Liu and Hanauer have a policy agenda but they are more interested in getting Americans to adopt their metaphor. They would rather that we agree that our inherent interconnectedness requires us to cooperate, then we can then argue over how to achieve the best results.
So it is discouraging that conservatives may not even want to take the first step down that path. Consider the case study of the Race to the Top program. Race to the Top was a series of grants given by the Department of Education to states which were willing to reform their school systems. The program is a favorite of Liu and Hanauer's; the Government sets a broad goal but states had to experiment and compete to get the funding.

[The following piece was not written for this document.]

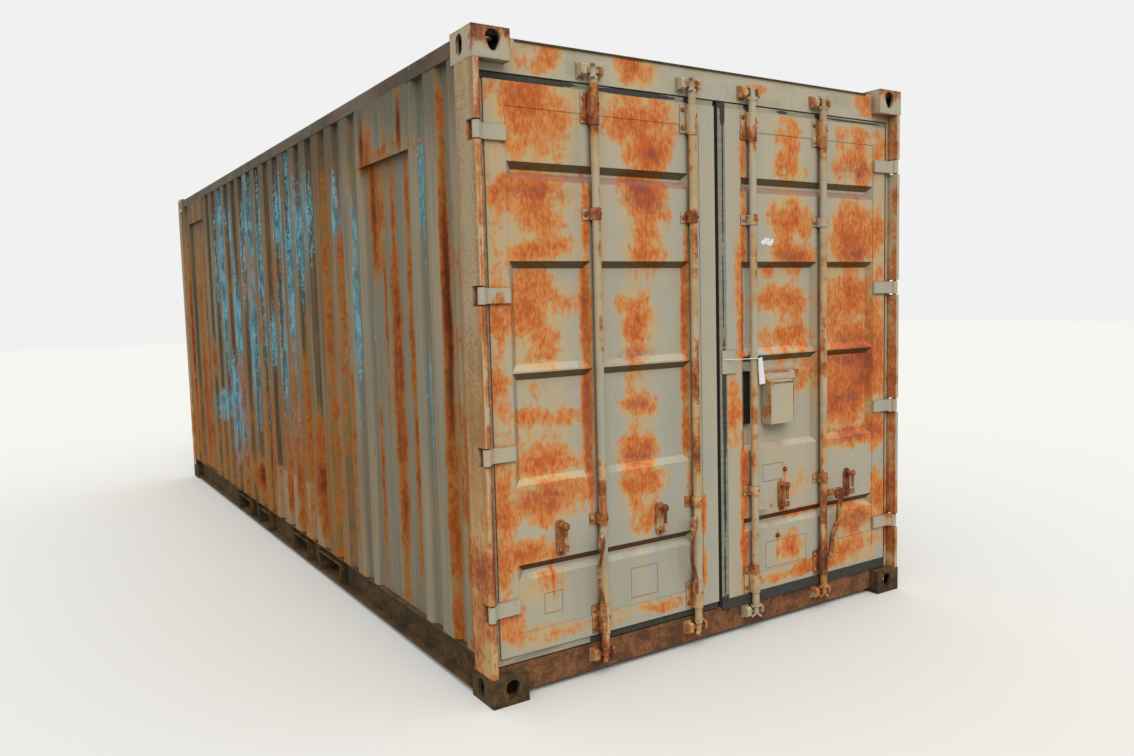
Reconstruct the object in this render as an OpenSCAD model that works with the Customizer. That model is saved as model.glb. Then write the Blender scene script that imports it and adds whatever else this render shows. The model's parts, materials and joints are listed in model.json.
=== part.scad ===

The program also appealed to conservatives since the government rewarded states which passed laws to support charter schools (not a favorite policy of the teachers unions.)
And yet Texas Governor Rick Perry rejected the offer to participate in the program. His argument was very distressing:
If Washington were truly concerned about funding education with solutions that match local challenges, they would make the money available to states with no strings attached.
Since when was money without standards or accountability conservative? This man, for a short time in the summer of 2011, was seen as the strongest anti-Romney candidate and his book Fed Up! accurately captured the mood of the Tea Party movement.
Liu and Hanauer have proposed a powerful new way to think about how society works and there is a lot here for conservatives to work with and debate. It will be to the detriment of the American right's ability to govern if rigid ideology means it can't even engage with these ideas.